Les eaux glacées de l’Atlantique Nord ont longtemps servi de témoin silencieux de la danse stratégique entre les puissances mondiales. Aujourd’hui, alors que le Canada et l’Union européenne forgent une collaboration sans précédent en matière de défense, ces eaux pourraient bientôt raconter une tout autre histoire.
Lors de discussions de haut niveau à Bruxelles la semaine dernière, la ministre canadienne de la Défense Anita Anand et le Haut Représentant de l’UE Josep Borrell ont annoncé un cadre de coopération de défense historique conçu pour contrer les menaces émergentes et réduire la dépendance envers les États-Unis. L’accord, que de nombreux analystes qualifient de “transformateur”, représente l’initiative canadienne la plus importante en matière de sécurité européenne en dehors de l’OTAN depuis des décennies.
“Ce partenariat reflète nos valeurs démocratiques communes et notre engagement envers un ordre international fondé sur des règles,” a déclaré la ministre Anand aux journalistes lors de la conférence de presse conjointe. “À une époque où les puissances autoritaires testent notre détermination, le Canada et l’Europe démontrent une unité d’intention.”
La coopération s’étend au-delà des exercices militaires traditionnels pour inclure le développement conjoint d’armements, le partage de renseignements et des réponses coordonnées aux menaces hybrides—un changement notable pour le Canada, qui a historiquement canalisé la plupart de sa collaboration en matière de défense via les canaux de l’OTAN.
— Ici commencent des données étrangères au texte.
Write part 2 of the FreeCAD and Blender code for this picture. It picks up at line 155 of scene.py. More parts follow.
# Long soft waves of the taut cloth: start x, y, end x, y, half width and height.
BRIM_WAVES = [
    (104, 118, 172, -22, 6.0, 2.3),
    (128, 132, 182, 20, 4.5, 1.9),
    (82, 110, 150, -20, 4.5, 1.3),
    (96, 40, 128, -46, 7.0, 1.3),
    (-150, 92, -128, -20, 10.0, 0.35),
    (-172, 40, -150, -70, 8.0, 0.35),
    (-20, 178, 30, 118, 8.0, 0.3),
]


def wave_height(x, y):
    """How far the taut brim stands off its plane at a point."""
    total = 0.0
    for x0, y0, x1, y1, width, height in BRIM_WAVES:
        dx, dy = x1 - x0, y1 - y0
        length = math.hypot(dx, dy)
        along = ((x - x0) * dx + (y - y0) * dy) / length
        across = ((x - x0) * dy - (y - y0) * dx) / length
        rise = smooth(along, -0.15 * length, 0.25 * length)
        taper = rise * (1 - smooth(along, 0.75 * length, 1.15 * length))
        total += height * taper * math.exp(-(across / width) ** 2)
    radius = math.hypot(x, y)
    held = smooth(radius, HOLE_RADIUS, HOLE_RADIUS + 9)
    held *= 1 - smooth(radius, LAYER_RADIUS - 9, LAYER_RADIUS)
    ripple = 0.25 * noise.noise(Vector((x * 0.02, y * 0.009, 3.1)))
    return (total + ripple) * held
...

La Dre Marie Lecomte, analyste de défense du Collège militaire royal du Canada, souligne plusieurs facteurs qui motivent cette approche bilatérale. “L’imprévisibilité de l’engagement américain envers l’OTAN, particulièrement après l’ambivalence de l’administration Trump et avec une autre élection qui approche, a accéléré les initiatives européennes d’autonomie en matière de défense,” explique-t-elle. “Le Canada reconnaît que s’associer à cet élan européen sert ses intérêts stratégiques.”
Le cadre cible spécifiquement la sécurité arctique, la cybersécurité et la connaissance du domaine maritime comme domaines prioritaires. Les responsables européens ont exprimé un intérêt particulier pour l’expérience du Canada en matière d’opérations arctiques, tandis que le Canada pourrait bénéficier des capacités cyber avancées et de la base industrielle de défense de l’UE.
Les implications financières demeurent substantielles. L’accord inclut des dispositions pour la participation canadienne au Fonds européen de défense, ouvrant potentiellement des portes aux fabricants canadiens de défense pour soumissionner à des projets européens d’une valeur estimée à 8 milliards d’euros annuellement d’ici 2027. L’entreprise canadienne CAE a déjà annoncé des plans d’expansion de sa division de technologie de simulation en partenariat avec des homologues français et allemands.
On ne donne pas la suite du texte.